The groups want to jointly pursue funding for projects. This could be in the form of a European project. Specific calls are expected to be released next year. Country-specific calls like the disruptive memory technologies program from the DFG (German Research Foundation) and the dutch equivalent could be alternatives as well.

Technical Discussion

We grouped the technical discussion into three main sections: Performance, reliability and architecture. The participants concluded that they want to have a better understanding of the runtime infrastructure and the applications running on top. There were two perspectives on memory disaggregation: extension of memory like SMP and as a way to couple systems with a very low latency (<<1 microsecond) network.

Performance

With main memory as the major cost factor of modern server systems, it was noted that the cost of DRAM modules increases super linearly with their capacity, by spreading the same capacity over more DRAM DIMMS decreases the total system cost. Increased memory latency of such a scaled SMP system was seen as a critical aspect of the memory subsystem. Relaxing consistency constraints by viewing such a system as a low latency RDMA system could be leveraged to mitigate the issue.

Disaggregating memory introduces a super-NUMA latency stratification. Applications need to control data placement accordingly to mitigate the effects. Latency sensitivity for data structures and access patterns needs to be evaluated. To what degree are workloads latency and bandwidth constrained and to what extent could they be classified to be mapped to different latency layers?

Reliability

Reliability is of interest since scale-up machines have a superlinear effort of reliability engineering. The question arose whether it is possible to build reliable disaggregated systems where the failure of individual units is tolerated.

Architecture

The group envisioned numerous interesting new architectures both on hardware and software levels that are possible with memory disaggregation.

Hardware

Using coherent interconnects as a new way of building distributed systems was discussed. More specifically could we use memory disaggregation to build next-generation supercomputers which couple several coherency domains?

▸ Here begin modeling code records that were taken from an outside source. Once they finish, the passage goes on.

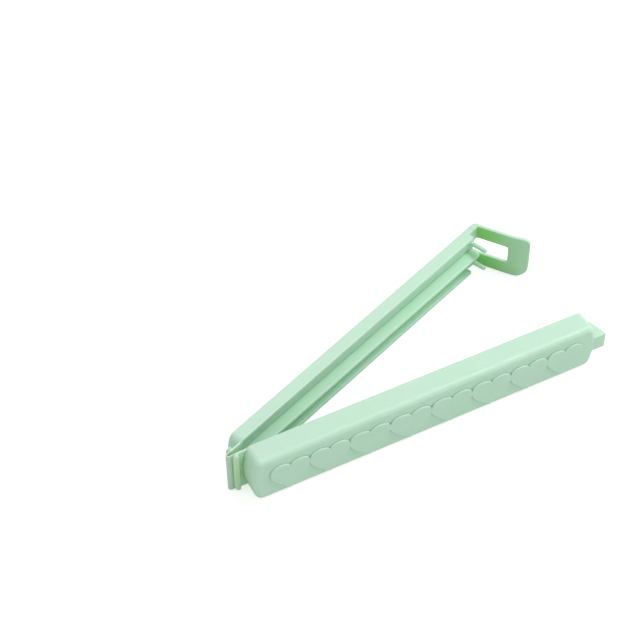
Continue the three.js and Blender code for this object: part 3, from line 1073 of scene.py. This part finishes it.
# The floor glows a little, so that the shadows on it stay pale. Most of its glow is only seen: the clip
# is lit by the rest, which is green like the light between its own walls.
GLOW_ON_CLIP = 0.14
GLOW_SEEN = 0.5
GLOW_TINT = (0.6, 1, 0.7, 1)
SKY_STRENGTH = 0.7
KEY_PLACE = (0.45, -0.3, 0.75)
KEY_SIZE = 0.5
KEY_POWER = 4.4
WHITE = (1, 1, 1, 1)

put_down()
bpy.ops.mesh.primitive_plane_add(size=FLOOR_SIZE, location=(0, 0, 0))
floor = bpy.context.object
floor.name = "floor"
white = bpy.data.materials.new("white_table")
white.use_nodes = True
table_shader = white.node_tree.nodes["Principled BSDF"]
table_shader.inputs["Base Color"].default_value = (FLOOR_GREY, FLOOR_GREY, FLOOR_GREY, 1)
seen = node(white.node_tree, "ShaderNodeLightPath", (-600, -200))
glow_inputs = {1: GLOW_SEEN, 2: GLOW_ON_CLIP}
glow = node(white.node_tree, "ShaderNodeMath", (-300, -200), glow_inputs, operation="MULTIPLY_ADD")
shade = mixer(white.node_tree, (-300, 100))
shade.inputs[FIRST].default_value = GLOW_TINT
shade.inputs[SECOND].default_value = WHITE
link = white.node_tree.links.new
link(seen.outputs["Is Camera Ray"], shade.inputs["Factor"])
link(shade.outputs[MIXED], table_shader.inputs["Emission Color"])
link(seen.outputs["Is Camera Ray"], glow.inputs[0])
link(glow.outputs["Value"], table_shader.inputs["Emission Strength"])
table_shader.inputs["Roughness"].default_value = FLOOR_ROUGHNESS
table_shader.inputs["Specular IOR Level"].default_value = FLOOR_SHINE
floor.data.materials.append(white)

world = bpy.data.worlds.new("studio")
bpy.context.scene.world = world
world.use_nodes = True
sky = world.node_tree.nodes["Background"]
sky.inputs["Color"].default_value = WHITE
sky.inputs["Strength"].default_value = SKY_STRENGTH

key = bpy.data.lights.new("key_softbox", "AREA")
key.shape = "SQUARE"
key.size = KEY_SIZE
key.energy = KEY_POWER
softbox = bpy.data.objects.new("key_softbox", key)
bpy.context.scene.collection.objects.link(softbox)
softbox.location = KEY_PLACE
softbox.rotation_euler = (-Vector(KEY_PLACE)).to_track_quat("-Z", "Y").to_euler()

bpy.context.scene.view_settings.view_transform = "Standard"
bpy.context.scene.view_settings.look = "None"
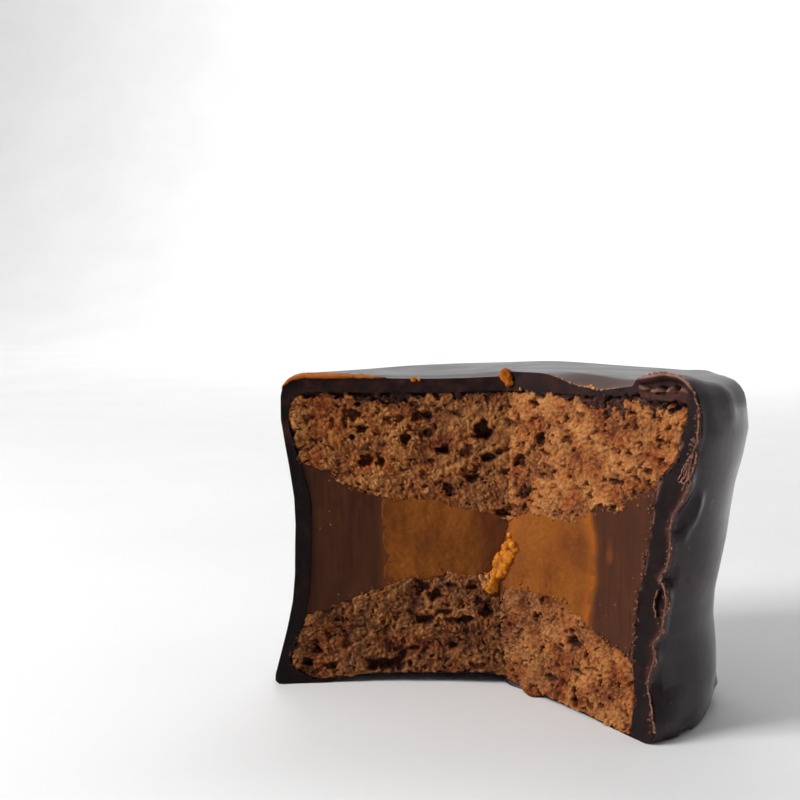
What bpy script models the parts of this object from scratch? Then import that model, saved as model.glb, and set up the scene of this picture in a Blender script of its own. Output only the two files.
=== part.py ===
"""A chocolate-covered alfajor with a third cut away: two domed cookies round a milk-caramel
filling with a spiced-caramel core, all inside a chocolate coating. Metres, +Z up.
The origin is the middle of the face it rests on."""

import math

import bmesh
import bpy
from mathutils import Vector

MM = 0.001

# Driving sizes, in millimetres
TOP_Z = 41.4                # top of the coating at its rim
DOME = 0.5                  # how much higher the middle of the top is
TOP_COAT = 2.4              # coating over the upper cookie
WALL_COAT = 2.1             # coating round the side
BASE_COAT = 0.9             # coating under the lower cookie
GAP = 0.3                   # clearance between neighbouring layers
CORE_R = 16.2               # radius of the core in the filling
UPPER_EDGE_Z = 29.0         # lower rim of the upper cookie
UPPER_MIDDLE_Z = 22.5       # lowest point of its dome
LOWER_EDGE_Z = 8.6          # upper rim of the lower cookie
LOWER_MIDDLE_Z = 14.9       # highest point of its dome
CORNER = 1.6                # rounding of the cookies' edges

# Outer wall, by height: (z, radius, x and y of its centre). The coating is drawn in at the
# filling, and the upper cookie has slid to the front right.
WALL = (
    (0.0, 28.7, -0.7, -1.0),
    (3.5, 28.7, -0.1, -0.8),
    (7.6, 28.1, 0.3, -0.7),
    (10.0, 27.6, 0.4, -0.7),
    (13.4, 27.3, 0.6, -0.9),
    (17.0, 27.6, 0.9, -1.3),
    (21.0, 27.9, 1.3, -1.7),
    (25.0, 28.2, 1.4, -2.0),
    (28.5, 28.7, 1.4, -2.2),
    (31.0, 29.2, 1.5, -2.3),
    (34.5, 30.0, 1.6, -2.5),
    (38.0, 29.9, 1.4, -2.5),
    (TOP_Z, 29.6, 1.3, -2.5),
)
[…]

A main part of the discussion was centered around coherency and consistency. It should be evaluated to what extent having non-coherent, potentially not-the-newest data could be tolerated by the workloads. It was concluded that for the simulation workloads it could be fine, while for transactions in a database this could be more difficult to justify. Do we need new coherency/consistency models or re-evaluate older approaches like distributed shared memory with the new hardware? One suggestion was to leverage coherent interconnects and memory disaggregation to vastly increase the density and effectiveness of computing resources. Systems with Power processors can be seen as memory traffic switches.

Software

The question was brought up looking at such a decoupled system from a programmer's point of view what could be improvements or new programming models to make use of the disaggregation technology. What is the best abstraction and granularity to work with and do resource management? Is it objects / pages / something else? And how do we integrate them into programming language abstractions?

Opportunities for Dissemination

October 28 2021: OpenPower Summit
Feb 01 2022: Paper Deadline CompSYS
May 30 2022: IPDPS workshop // CompSYS

Next Steps

We will use ThymesisFlow (https://github.com/OpenCAPI/ThymesisFlow) as a research vehicle for disaggregation
Deploy and evaluate the workloads on the IC922 testbeds
HPI will provide access to the ThymesisFlow installation so the other research groups can experiment with their workloads, please send a mail to felix.eberhardt ... hpi.de
Identify possible European project calls suitable for joint submission of proposals
HPI and IBM organize the First Workshop on Composable Systems (COMPSYS'22) around the topic of disaggregation to be held in conjunction with the IPDPS conference in 2022. This would be a good venue for presenting the first results. https://compsysworkshop.github.io/compsys22/

Final Notes

We would like to thank all participants of the workshop for their input in the discussion. So far, we have received positive feedback and are looking forward to taking the next steps.